In the northern city of Hinche, the manager at a cholera treatment center, where the dead were being laid out on the front lawn, said he feared the outbreak was worsening.
"It is changing in a negative way," Prince Pierre Soncon said, confirming four deaths at the center on Saturday alone.
"At the beginning of the epidemic there were three cases per day, then 15, then 35. This morning, we had already seen 60."
Hinche is patrolled by UN troops from Nepal, but some local residents have accused the UN soldiers of spreading the disease. As a result, six peacekeepers were injured last Monday when about 400 angry demonstrators pelted them with rocks.
Though tensions have eased in recent days, but another demonstration was planned in Hinche for this Monday, residents said.
A senior UN official on Saturday expressed disappointment with the international response to its appeal for 164 million dollars to help Haiti combat the epidemic.
"So far we only have received less than 10 percent of what we need," said UN Humanitarian Coordinator Nigel Fisher.
"Critical supplies and skills are urgently needed," he added. "We need doctors, nurses, water purification systems, chlorine tablets, soap, oral rehydration salts, tents for cholera treatment centers and a range of other supplies."

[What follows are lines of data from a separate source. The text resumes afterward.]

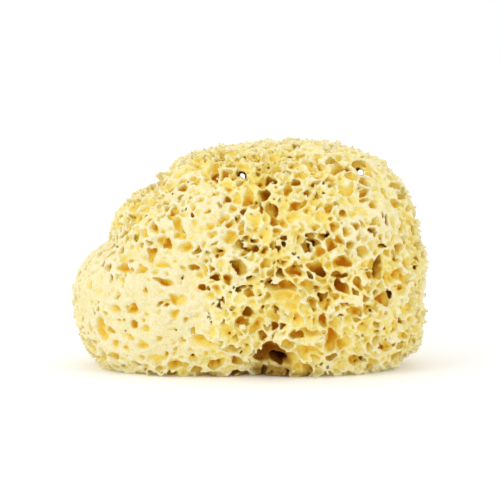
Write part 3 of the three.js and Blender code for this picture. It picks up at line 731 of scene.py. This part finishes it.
def shaft_distance(pore, x, y, z):
    """Distance from a pore's wall, below 0 inside, for places that are measured from its mouth."""

    def along(v):
        return x * np.float32(v[0]) + y * np.float32(v[1]) + z * np.float32(v[2])

    inwards = along(pore.axis)
    inside = np.maximum(inwards, 0)
    across = along(pore.level) - np.float32(pore.bend) * inside**2
    upward = along(pore.upright)
    half_wide, half_tall = pore.half
    off_axis = np.sqrt(across**2 + upward**2) + np.float32(1e-3)
    oval = np.sqrt((across / half_wide) ** 2 + (upward / half_tall) ** 2) + np.float32(1e-3)
    wide_share = across / off_axis
    tall_share = upward / off_axis
    threefold = wide_share * (4 * wide_share**2 - 3) * np.float32(math.cos(pore.turn))
    threefold -= tall_share * (3 - 4 * tall_share**2) * np.float32(math.sin(pore.turn))
    flare = 1 + np.float32(pore.flare) * np.exp(inside / -MOUTH_REACH)
    flare = flare + np.float32(pore.spread) * inside
    mouth_size = flare * (1 + np.float32(pore.lobes) * threefold)
    least = min(half_wide, half_tall)
    end = min(pore.deep, END_ROUNDNESS * least)
    past = np.maximum(inwards - (pore.deep - end), 0) / np.float32(end)
    before = np.maximum(-inwards - pore.outside, 0) / np.float32(least)
    share = np.sqrt((oval / mouth_size) ** 2 + past**2 + before**2) - 1
    return share * np.where(share > 0, off_axis / oval, np.float32(least))


def carve(nearest, second, warp, axes, pore):
    """Puts one pore into the distances to the nearest and second nearest pore, below 0 inside."""
    window = shaft_window(pore)
    here = nearest[window]
    if here.size:
        x = axes[0][window[0]][:, None, None] + warp[0][window] - np.float32(pore.mouth[0])
        y = axes[1][window[1]][None, :, None] + warp[1][window] - np.float32(pore.mouth[1])
        z = axes[2][window[2]][None, None, :] + warp[2][window] - np.float32(pore.mouth[2])
        distance = shaft_distance(pore, x, y, z)
        np.minimum(second[window], np.maximum(here, distance), out=second[window])
        np.minimum(here, distance, out=here)


def pore_walls(shafts, warp, axes):
    nearest = np.full(FIELD_SHAPE, FAR, np.float32)
    second = np.full(FIELD_SHAPE, FAR, np.float32)
    for pore in shafts:
        carve(nearest, second, warp, axes, pore)
    return nearest, second


def grown(nearest, second, height, felt, rng):
    """The pores, grown at their mouths until thin uneven walls are left between them."""
    growth = lerp(*GROWTH, felt) * np.exp(np.minimum(height, 0) / GROWTH_REACH)
    step, mean, swing = GROWTH_SWING
    growth *= np.clip(mean + swing * smooth_noise(step, rng), *GROWTH_LIMITS)
    step, swing = WALL_SWING
    half_wall = HALF_WALL + swing * smooth_noise(step, rng)
    cells = np.maximum(nearest - growth, half_wall - (second - nearest) / 2)
    return np.minimum(nearest, cells)


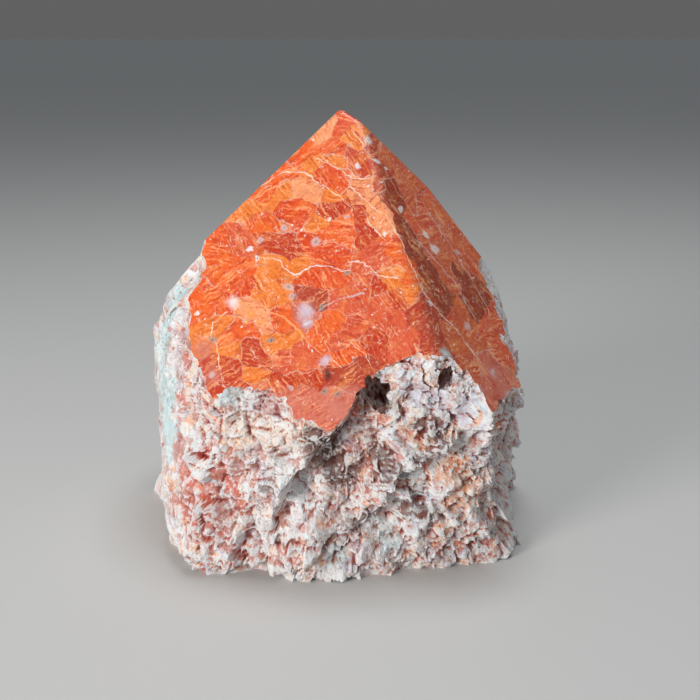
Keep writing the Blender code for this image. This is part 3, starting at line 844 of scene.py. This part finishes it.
class Graph:
    """Adds nodes to a material or a node group. Each method returns what comes out of the nodes it adds."""

    def __init__(self, tree):
        self.tree = tree

    def feed(self, socket, value):
        if isinstance(value, bpy.types.NodeSocket):
            self.tree.links.new(value, socket)
        elif value is not None:
            socket.default_value = value

    def feed_all(self, node, values):
        for socket, value in zip(node.inputs, values):
            self.feed(socket, value)

    def feed_named(self, node, values):
        for name, value in values.items():
            self.feed(node.inputs[name], value)
        return node

    def node(self, kind, *values, **settings):
        node = self.tree.nodes.new("ShaderNode" + kind)
        for name, value in settings.items():
            setattr(node, name, value)
        self.feed_all(node, values)
        return node

    def grouped(self, tree, *values):
        """Every result of a node group."""
        return self.node("Group", *values, node_tree=tree).outputs[:]

    def math(self, operation, *values):
        return self.node("Math", *values, operation=operation).outputs[0]

    def times(self, value, factor):
        return self.math("MULTIPLY", value, factor)

    def line(self, value, slope, start):
        """A value times a slope, counted from a start."""
        return self.math("MULTIPLY_ADD", value, slope, start)

    def either(self, share, one, other):
        """One value where a share is 1, and the other where it is 0."""
        return self.math("MULTIPLY_ADD", share, self.math("SUBTRACT", one, other), other)

    def between(self, value, low, high):
        """0 below the low value, 1 above the high one, and a smooth rise between them."""
        settings = {"interpolation_type": "SMOOTHSTEP", "clamp": False}
        return self.node("MapRange", value, low, high, **settings).outputs[0]

    def within(self, value, low, high):
        """1 below the low value, 0 above the high one, and a smooth fall between them."""
        return self.math("SUBTRACT", 1.0, self.between(value, low, high))

    def vector(self, operation, *values):
        node = self.node("VectorMath", *values, operation=operation)
        return node.outputs[1 if operation in ("DISTANCE", "DOT_PRODUCT") else 0]

    def scaled(self, vector, factor):
        return self.vector("SCALE", vector, None, None, factor)

    def mixed(self, share, first, second, blend="MIX"):
        node = self.node("Mix", share, data_type="RGBA", blend_type=blend)
        self.feed(node.inputs[6], first)
        self.feed(node.inputs[7], second)
        return node.outputs[2]

    def tinted(self, base, share, amount, name, blend="MIX"):
        """A named colour laid on by a share, and by no more than an amount."""
        return self.mixed(self.times(share, amount), base, colour(name), blend)

    def channel(self, shade, index):
        return self.node("SeparateColor", shade).outputs[index]

    def ramp(self, value, stops, interpolation="LINEAR"):
        """A colour by a value. Each stop is (value, colour)."""
        node = self.node("ValToRGB", value)
        node.color_ramp.interpolation = interpolation
        for position, _ in stops[2:]:
            node.color_ramp.elements.new(position)
        for element, (position, shade) in zip(node.color_ramp.elements, stops):
            element.position = position
            element.color = shade
        return node.outputs[0]

    def attribute(self, name):
        return self.node("Attribute", attribute_name=name).outputs["Fac"]

    def noise(self, place, size, detail=2.0, roughness=0.5, distortion=0.0, result="Fac"):
        node = self.node("TexNoise")
        self.feed_named(node, {"Vector": place, "Scale": 1 / size, "Detail": detail})
        self.feed_named(node, {"Roughness": roughness, "Distortion": distortion})
        return node.outputs[result]

    def cells(self, place, size, feature="F1"):
        node = self.node("TexVoronoi", feature=feature)
        return self.feed_named(node, {"Vector": place, "Scale": 1 / size}).outputs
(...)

The UN Cholera Response Plan, for which the 164 million are sought, focuses on improving the quality of drinking water, sanitation and on public information to help prevent the spread of the disease.
The response has been slowed by violence in Cap-Haitien, where riots have targeted UN peacekeepers blamed for importing Haiti's first cholera outbreak in more than 50 years.
Meanwhile, three cases have been found in the neighboring Dominican Republic, including a newborn baby and her grandmother in the capital Santo Domingo -- who have never been to Haiti.
Two cases have appeared in the US state of Florida -- both from people who traveled from Haiti.
The cholera outbreak is bringing new chaos to Haiti after its capital was ravaged in a January quake that killed 250,000 people.